Work to be completed -> Please copy the lines below exactly, from the first one through the line showing "return np.interp(z, [455, 501, 599, 791], [176, 195, 195, 156])".

# # #

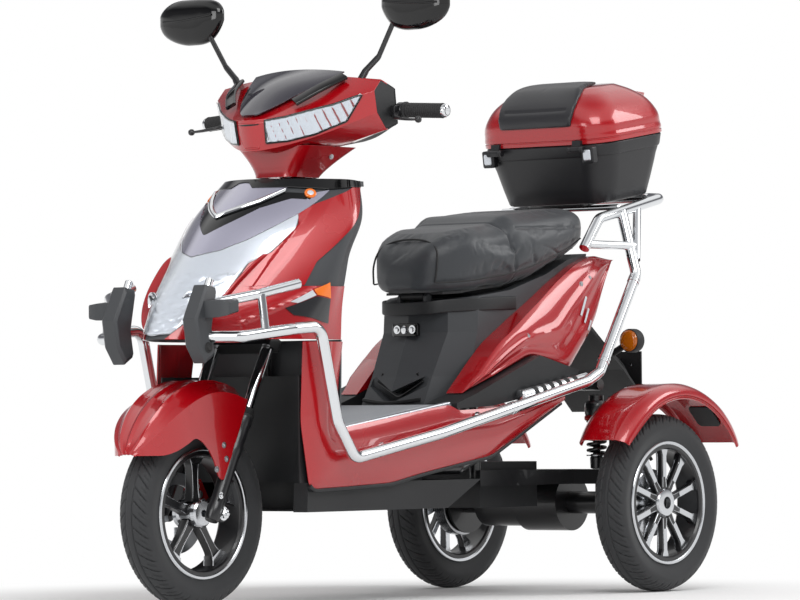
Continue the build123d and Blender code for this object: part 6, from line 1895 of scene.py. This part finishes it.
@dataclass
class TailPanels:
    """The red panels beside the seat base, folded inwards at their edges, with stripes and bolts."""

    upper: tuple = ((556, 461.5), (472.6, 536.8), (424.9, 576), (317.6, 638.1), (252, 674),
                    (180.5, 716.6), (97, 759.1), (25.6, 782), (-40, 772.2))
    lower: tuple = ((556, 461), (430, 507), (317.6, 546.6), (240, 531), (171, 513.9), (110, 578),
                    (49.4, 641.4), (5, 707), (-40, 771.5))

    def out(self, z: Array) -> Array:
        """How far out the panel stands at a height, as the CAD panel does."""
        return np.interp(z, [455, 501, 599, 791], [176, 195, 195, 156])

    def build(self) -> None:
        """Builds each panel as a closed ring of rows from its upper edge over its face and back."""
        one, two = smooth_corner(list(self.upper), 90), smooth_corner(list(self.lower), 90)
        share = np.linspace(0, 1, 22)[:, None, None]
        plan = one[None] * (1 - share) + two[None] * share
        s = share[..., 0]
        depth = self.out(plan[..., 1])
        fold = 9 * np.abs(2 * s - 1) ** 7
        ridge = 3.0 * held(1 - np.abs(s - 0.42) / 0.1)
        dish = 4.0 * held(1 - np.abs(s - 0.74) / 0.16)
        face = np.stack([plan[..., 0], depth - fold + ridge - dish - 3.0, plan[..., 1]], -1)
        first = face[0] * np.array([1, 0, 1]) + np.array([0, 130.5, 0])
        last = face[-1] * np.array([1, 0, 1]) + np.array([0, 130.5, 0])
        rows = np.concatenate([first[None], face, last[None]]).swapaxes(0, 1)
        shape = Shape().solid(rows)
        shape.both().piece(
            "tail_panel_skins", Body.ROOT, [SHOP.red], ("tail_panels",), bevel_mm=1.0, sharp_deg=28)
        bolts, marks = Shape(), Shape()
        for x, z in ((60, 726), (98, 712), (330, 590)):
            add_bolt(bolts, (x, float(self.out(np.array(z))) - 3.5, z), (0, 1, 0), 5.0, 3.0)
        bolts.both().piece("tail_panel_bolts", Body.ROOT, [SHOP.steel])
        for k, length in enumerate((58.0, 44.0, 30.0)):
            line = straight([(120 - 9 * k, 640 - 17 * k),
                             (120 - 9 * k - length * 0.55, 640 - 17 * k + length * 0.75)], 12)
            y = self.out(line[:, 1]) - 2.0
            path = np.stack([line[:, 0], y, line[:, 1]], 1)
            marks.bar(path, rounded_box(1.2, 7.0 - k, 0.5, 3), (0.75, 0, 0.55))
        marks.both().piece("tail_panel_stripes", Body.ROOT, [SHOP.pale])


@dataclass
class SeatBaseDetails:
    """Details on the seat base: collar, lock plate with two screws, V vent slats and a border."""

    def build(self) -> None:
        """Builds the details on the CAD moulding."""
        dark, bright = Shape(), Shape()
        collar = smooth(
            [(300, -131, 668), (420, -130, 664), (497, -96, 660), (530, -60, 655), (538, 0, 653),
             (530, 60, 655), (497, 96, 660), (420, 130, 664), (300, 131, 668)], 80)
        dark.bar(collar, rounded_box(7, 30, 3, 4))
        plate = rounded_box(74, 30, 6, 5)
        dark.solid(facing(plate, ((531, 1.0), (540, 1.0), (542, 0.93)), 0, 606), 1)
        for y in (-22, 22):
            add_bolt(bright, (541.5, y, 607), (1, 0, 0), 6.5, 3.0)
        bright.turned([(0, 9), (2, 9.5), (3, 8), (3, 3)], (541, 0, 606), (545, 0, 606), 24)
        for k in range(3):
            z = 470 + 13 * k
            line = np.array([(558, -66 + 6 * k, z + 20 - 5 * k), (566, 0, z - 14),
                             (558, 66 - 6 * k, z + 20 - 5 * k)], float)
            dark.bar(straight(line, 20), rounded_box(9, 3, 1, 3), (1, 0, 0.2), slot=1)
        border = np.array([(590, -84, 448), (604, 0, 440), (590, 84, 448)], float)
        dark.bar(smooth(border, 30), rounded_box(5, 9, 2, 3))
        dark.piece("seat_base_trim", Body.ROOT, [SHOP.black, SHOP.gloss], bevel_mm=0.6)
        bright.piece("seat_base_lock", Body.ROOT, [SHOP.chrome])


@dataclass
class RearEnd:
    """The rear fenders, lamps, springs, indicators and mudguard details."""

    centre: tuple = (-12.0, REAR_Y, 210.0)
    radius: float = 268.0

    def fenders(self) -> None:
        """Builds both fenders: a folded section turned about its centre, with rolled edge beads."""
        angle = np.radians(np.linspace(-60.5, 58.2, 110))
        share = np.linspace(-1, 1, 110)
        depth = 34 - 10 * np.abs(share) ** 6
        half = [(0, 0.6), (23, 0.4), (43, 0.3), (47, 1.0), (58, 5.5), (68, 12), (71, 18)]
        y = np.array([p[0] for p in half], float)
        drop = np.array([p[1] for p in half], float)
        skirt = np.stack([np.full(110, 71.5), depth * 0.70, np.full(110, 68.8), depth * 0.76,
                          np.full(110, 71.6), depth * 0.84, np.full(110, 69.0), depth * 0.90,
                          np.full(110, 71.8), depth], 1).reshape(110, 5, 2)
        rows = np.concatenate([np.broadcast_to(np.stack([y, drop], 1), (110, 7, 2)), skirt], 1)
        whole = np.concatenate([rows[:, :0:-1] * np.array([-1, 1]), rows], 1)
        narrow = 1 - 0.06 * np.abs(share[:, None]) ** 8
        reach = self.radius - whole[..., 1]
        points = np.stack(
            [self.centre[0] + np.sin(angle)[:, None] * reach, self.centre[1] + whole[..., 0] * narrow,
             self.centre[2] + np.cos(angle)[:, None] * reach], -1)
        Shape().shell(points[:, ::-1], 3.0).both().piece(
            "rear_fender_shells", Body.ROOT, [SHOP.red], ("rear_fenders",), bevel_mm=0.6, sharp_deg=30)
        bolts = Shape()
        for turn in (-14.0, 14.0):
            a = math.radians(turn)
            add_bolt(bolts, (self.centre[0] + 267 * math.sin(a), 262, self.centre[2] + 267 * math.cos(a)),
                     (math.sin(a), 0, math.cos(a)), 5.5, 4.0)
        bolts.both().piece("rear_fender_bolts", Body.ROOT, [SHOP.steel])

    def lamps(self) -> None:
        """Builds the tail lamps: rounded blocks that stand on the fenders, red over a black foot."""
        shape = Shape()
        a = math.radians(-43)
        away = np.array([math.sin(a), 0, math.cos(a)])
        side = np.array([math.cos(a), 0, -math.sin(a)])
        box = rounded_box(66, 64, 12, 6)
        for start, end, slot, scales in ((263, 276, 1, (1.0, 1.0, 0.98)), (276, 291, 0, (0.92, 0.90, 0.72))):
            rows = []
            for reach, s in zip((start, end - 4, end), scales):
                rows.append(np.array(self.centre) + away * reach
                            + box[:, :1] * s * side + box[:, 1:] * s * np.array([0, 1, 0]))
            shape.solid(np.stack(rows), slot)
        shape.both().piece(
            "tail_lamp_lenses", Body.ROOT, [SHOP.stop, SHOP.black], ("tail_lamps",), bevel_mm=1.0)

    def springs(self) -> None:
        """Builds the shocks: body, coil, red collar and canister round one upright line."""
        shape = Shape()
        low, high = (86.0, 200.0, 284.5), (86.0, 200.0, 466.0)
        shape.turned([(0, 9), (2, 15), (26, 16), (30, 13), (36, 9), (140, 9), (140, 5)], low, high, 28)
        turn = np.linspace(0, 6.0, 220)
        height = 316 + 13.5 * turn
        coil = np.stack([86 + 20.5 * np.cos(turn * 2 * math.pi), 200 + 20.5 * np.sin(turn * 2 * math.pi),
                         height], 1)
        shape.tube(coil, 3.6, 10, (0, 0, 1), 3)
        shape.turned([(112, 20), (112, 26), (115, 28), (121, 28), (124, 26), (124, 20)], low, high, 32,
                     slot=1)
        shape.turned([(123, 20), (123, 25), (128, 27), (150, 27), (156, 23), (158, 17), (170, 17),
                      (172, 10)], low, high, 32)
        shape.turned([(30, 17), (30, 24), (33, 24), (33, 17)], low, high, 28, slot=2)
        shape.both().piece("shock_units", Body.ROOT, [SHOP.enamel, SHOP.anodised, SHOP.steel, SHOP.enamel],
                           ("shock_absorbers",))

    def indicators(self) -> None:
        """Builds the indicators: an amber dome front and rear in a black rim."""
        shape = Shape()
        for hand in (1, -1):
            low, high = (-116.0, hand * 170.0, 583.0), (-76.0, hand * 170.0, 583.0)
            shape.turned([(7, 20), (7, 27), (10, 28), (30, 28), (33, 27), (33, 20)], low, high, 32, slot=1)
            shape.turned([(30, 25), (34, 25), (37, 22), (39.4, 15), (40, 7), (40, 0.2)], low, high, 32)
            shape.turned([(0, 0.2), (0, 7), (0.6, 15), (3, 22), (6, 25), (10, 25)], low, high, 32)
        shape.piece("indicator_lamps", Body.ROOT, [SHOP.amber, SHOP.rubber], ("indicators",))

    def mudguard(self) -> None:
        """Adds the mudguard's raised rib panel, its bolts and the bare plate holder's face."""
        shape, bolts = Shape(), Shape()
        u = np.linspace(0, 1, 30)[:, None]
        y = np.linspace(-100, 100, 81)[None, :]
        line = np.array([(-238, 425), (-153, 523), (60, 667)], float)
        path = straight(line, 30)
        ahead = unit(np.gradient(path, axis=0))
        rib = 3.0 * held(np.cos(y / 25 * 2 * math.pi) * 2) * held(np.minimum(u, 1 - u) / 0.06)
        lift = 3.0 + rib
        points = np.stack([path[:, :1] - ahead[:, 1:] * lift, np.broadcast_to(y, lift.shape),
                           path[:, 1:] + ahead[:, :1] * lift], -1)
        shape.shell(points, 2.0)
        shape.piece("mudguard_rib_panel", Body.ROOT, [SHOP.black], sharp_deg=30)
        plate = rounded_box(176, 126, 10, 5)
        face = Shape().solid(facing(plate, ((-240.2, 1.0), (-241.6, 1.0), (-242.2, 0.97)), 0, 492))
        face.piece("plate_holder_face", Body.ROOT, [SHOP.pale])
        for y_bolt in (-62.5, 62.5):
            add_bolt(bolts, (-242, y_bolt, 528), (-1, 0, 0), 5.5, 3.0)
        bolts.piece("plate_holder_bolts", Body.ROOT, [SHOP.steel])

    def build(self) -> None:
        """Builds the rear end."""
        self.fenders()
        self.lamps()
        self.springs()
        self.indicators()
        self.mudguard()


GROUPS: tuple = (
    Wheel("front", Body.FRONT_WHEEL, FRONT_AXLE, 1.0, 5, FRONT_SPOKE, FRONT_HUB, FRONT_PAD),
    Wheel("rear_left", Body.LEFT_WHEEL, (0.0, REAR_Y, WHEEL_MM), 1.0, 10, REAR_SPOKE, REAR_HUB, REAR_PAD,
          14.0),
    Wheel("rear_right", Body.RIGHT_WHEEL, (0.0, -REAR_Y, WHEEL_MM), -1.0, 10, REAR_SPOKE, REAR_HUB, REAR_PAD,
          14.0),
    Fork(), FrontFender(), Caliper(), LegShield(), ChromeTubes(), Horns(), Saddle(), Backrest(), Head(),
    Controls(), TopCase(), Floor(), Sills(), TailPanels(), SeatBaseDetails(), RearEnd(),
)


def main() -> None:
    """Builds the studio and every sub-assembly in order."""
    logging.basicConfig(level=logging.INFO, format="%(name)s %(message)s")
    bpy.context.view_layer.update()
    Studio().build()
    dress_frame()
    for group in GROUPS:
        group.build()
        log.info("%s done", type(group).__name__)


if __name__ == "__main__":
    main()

# # #

Task answer ->
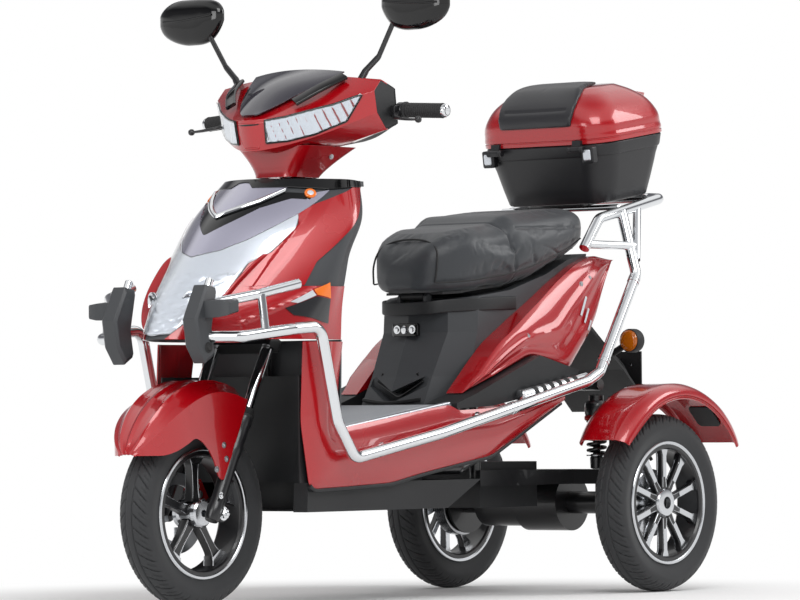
Continue the build123d and Blender code for this object: part 6, from line 1895 of scene.py. This part finishes it.
@dataclass
class TailPanels:
    """The red panels beside the seat base, folded inwards at their edges, with stripes and bolts."""

    upper: tuple = ((556, 461.5), (472.6, 536.8), (424.9, 576), (317.6, 638.1), (252, 674),
                    (180.5, 716.6), (97, 759.1), (25.6, 782), (-40, 772.2))
    lower: tuple = ((556, 461), (430, 507), (317.6, 546.6), (240, 531), (171, 513.9), (110, 578),
                    (49.4, 641.4), (5, 707), (-40, 771.5))

    def out(self, z: Array) -> Array:
        """How far out the panel stands at a height, as the CAD panel does."""
        return np.interp(z, [455, 501, 599, 791], [176, 195, 195, 156])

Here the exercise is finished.